Self-confidence: prepare yourself for success

Self-confidence: prepare yourself for success

This article offers tips on how to prepare yourself to success building your self-confidence. One experience tested my self-confidence beyond usual: in fact, it was the most challenging audit of my career. Here is what happened and how I pulled it together to finish the job despite the circumstances.

What happened?

The audit was requested by the defense department of a European country and I was assigned to spend three days auditing a factory. A woman led me to the conference room where four men were waiting for me: they were sitting on one side of the conference table and I was invited to face them.

Before I could introduce myself, the general manager opened the meeting in a rather aggressive manner. He criticized the audit without knowing its organization nor its content and stated that his collaboration would be minimal. The three managers spoke following a similar aggressive pattern, as they introduced themselves as department heads.

My behavior was to remain calm and listen to their speeches while taking notes and analyzing my options. The context shook my self-confidence because the anger of the four men was directed at me.

When it was my turn to speak, I took a deep breath and explained the audit process and its objectives. This unpleasant meeting went on for a while and I was there for two of the three days initially planned. The management behavior shook my self-confidence and I had to get over it fast.

So, what happened next?

What happened is described in chapter eighteen of my book Journal of a social auditor.

In short, I pulled it together despite poor communication and management restrictions while onsite. I used different techniques and social skills to prevent conflict.

One skill I used was self-confidence: it helped me stand strong throughout the audit.

How important are social skills

The unpredictability of our daily life forces us to continuously adjust our behavior to prevent escalation. This is done through social skills. Also called soft skills, they allow a person to go through the day without anxiety because the right tools are available on demand.

Les Picker confirms that social skills have become a valuable asset in the labor force. There is a large part of the working interactions that cannot be automated and that’s when skills are needed. Social skills allow team building where people adjust to others towards a common goal. Managers value social skills in their hiring process. in his article David Deming states that “workers with greater social skills are more likely to work in social skill-intensive and less-routine occupations and earn a relatively higher wages”.

The origin, development, and importance of psychosocial skills are described in my blog:
https://imago-int.eu/imagoblog-webinars

Over the years, I learned to use calmness when facing situations like the one described before. Aristotle made this statement 2,500 years ago and it stands today.

The best reaction to anger is calmness: “Anyone can become angry; that is easy. But to be angry with the right person, to the right degree, at the right time, for the right purpose, and in the right way, this is not easy”1.

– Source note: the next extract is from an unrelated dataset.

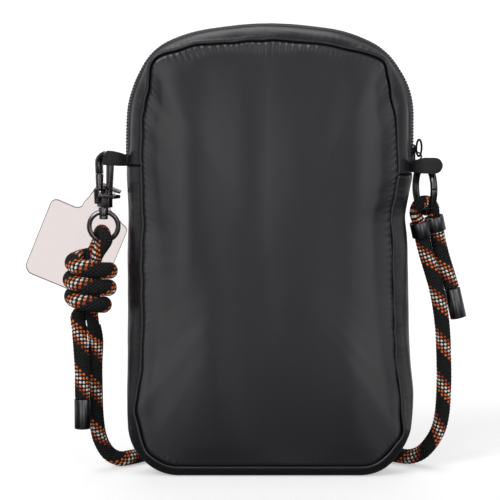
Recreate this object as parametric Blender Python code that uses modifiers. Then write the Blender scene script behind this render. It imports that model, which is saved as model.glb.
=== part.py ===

1 Aristotle. Nicomachean Ethics. 340 BC.

What is self-confidence?

Remember Charles Ebbets who immortalized New-York workers perched on skyscrapers? His self-confidence pushed him to take iconic photographs, an attitude combining skills and abilities. Here he is smoking a cigarette on one edge of Rockefeller Center construction (1932).

Being self-confident “means you accept and trust yourself with a sense of control over your life. You know your strengths and weaknesses well and have a positive view of yourself”.

This statement from the University of South Florida also argues that low self-confidence is a perception that can be modified through practice and self-analysis.

How to increase self-confidence?

Learn to believe in yourself to accomplish any task, no matter the context.

Here are two techniques to increase self-confidence:

1. The first technique is analytical:
– Observe your strengths and weaknesses,
– Move forward without spending too much time on failure,
– Set realistic goals,
– Slow down when emotions take over,
– Learn to say no when the task is unrealistic.

2. The second technique is based on Dr. Ivan Joseph’s theory of repetition. He calls self- confidence a skill because it can be trained by repetition, repetition, repetition:

– Train yourself to become confident by practicing what you want to excel in,
– DON’T GIVE UP!
Remember: the author of Harry Potter sent the manuscript to 13 publishers before it was accepted.

The self-talk that plays in every person’s head is usually negative and needs to stop! This behavior can be modified by constructive thoughts which then influence actions: no need to think negatively.

Follow the leader who is able to say: “I am the captain of my ship and the master of my fate”.

When he was feeling good, Dr. Joseph wrote a letter to himself about his accomplishments: he read it when the negative self-talk appeared in his head, building his self-confidence back instead of feeling down.

No one will believe in you unless you do.

Don’t become over-confident

Some personalities trust themselves beyond what is right. Here is an example of such personality.

A gentleman is changing a lightbulb standing on the edge of an unstable structure. He is taking incredible risks when there is a ladder behind him. You may want to stay away from this category…

Thank you for reading: I hope this article helps!